For great powers, polarity defines the system. For middle powers, hegemonic orientation defines the system. That distinction is critical.
The strategic dilemmas of Australia, South Korea, and Canada are not fundamentally about surviving an anarchic world alone. They are about managing dependence within shifting hegemonic environments. Their central questions are therefore different from those of great powers:
Which hegemon secures trade? Which hegemon guarantees maritime access? Which hegemon controls technological standards? Which hegemon sets financial rules? Which hegemon punishes deviation? Which hegemon can still enforce order?
These are not anarchic questions. They are hierarchical questions.
Mearsheimer’s offensive realism argues that states seek to maximize power because survival can never be guaranteed. That logic may hold for great powers. But middle powers cannot seek regional hegemony themselves because their strategic existence depends upon operating within broader hegemonic systems they cannot independently replace.
This suggests that at extremes, the structures in which middle powers exist can be distinct. At the extremes, Canada does not exist in an anarchic system—it exists within an American hegemonic system under pressure from China. At the extremes, Australia does not exist in an anarchic system—it exists between the American and Chinese hegemonic systems. At the extremes, South Korea does not exist in an anarchic system—it exists within a Chinese hegemonic system under pressure from America. Middle powers do not exist in anarchic systems.
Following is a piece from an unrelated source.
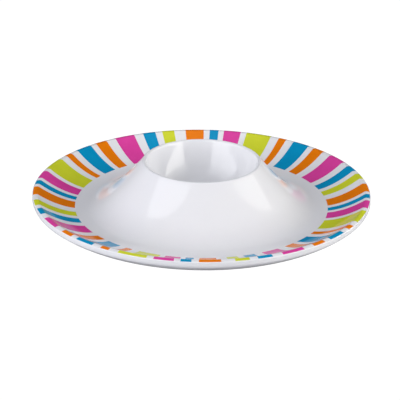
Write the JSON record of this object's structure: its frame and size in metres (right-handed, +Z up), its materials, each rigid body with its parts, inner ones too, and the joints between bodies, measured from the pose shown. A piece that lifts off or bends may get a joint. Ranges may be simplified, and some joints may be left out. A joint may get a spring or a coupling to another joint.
{
  "type": "chip and dip server",
  "caption": "Round one-piece moulded server: a raised dip bowl on a cone in the middle, a chip trough round it and a striped, shallow sloping rim.",
  "frame": {"origin": "centre of the foot ring's underside, on the table, on the server's axis", "axes": "+Z up along the axis of the dip bowl; +Y towards the back; +X to the right seen from the front"},
  "size_m": [0.3312, 0.3312, 0.056],
  "materials": {
    "white_melamine": "glossy",
    "orange_print": "glossy",
    "blue_print": "glossy",
    "pink_print": "glossy",
    "green_print": "glossy"
  },
  "bodies": {
    "root": {"plate_body": "white_melamine", "stripe_1_01_orange": "orange_print", "stripe_1_02_blue": "blue_print", "stripe_1_03_pink": "pink_print", "stripe_1_04_green": "green_print", "stripe_1_05_orange": "orange_print", "stripe_1_06_blue": "blue_print", "stripe_1_07_orange": "orange_print", "stripe_1_08_pink": "pink_print", "stripe_1_09_blue": "blue_print", "stripe_1_10_green": "green_print", "stripe_2_01_orange": "orange_print", "stripe_2_02_blue": "blue_print", "stripe_2_03_pink": "pink_print", "stripe_2_04_green": "green_print", "stripe_2_05_orange": "orange_print", "stripe_2_06_blue": "blue_print", "stripe_2_07_orange": "orange_print", "stripe_2_08_pink": "pink_print", "stripe_2_09_blue": "blue_print", "stripe_2_10_green": "green_print", "stripe_3_01_orange": "orange_print", "stripe_3_02_blue": "blue_print", "stripe_3_03_pink": "pink_print", "stripe_3_04_green": "green_print", "stripe_3_05_orange": "orange_print", "stripe_3_06_blue": "blue_print", "stripe_3_07_orange": "orange_print", "stripe_3_08_pink": "pink_print", "stripe_3_09_blue": "blue_print", "stripe_3_10_green": "green_print", "stripe_4_01_orange": "orange_print", "stripe_4_02_blue": "blue_print", "stripe_4_03_pink": "pink_print", "stripe_4_04_green": "green_print", "stripe_4_05_orange": "orange_print", "stripe_4_06_blue": "blue_print", "stripe_4_07_orange": "orange_print", "stripe_4_08_pink": "pink_print", "stripe_4_09_blue": "blue_print", "stripe_4_10_green": "green_print"}
  },
  "joints": []
}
The challenge for many contemporary researchers and policymakers in middle power countries is that they speak the language of international relations as taught in the United States. They think and speak like great powers - anarchy, power, balance, deterrence. The problem is, they are not great powers. Middle powers must focus on hierarchy, adaptability, access, and influence - fundamentally different set of priorities to great powers.
Middle powers do not exist in an anarchic system. We need theory that takes this into consideration when building its assumptions. Until then, international relations theory fails middle powers.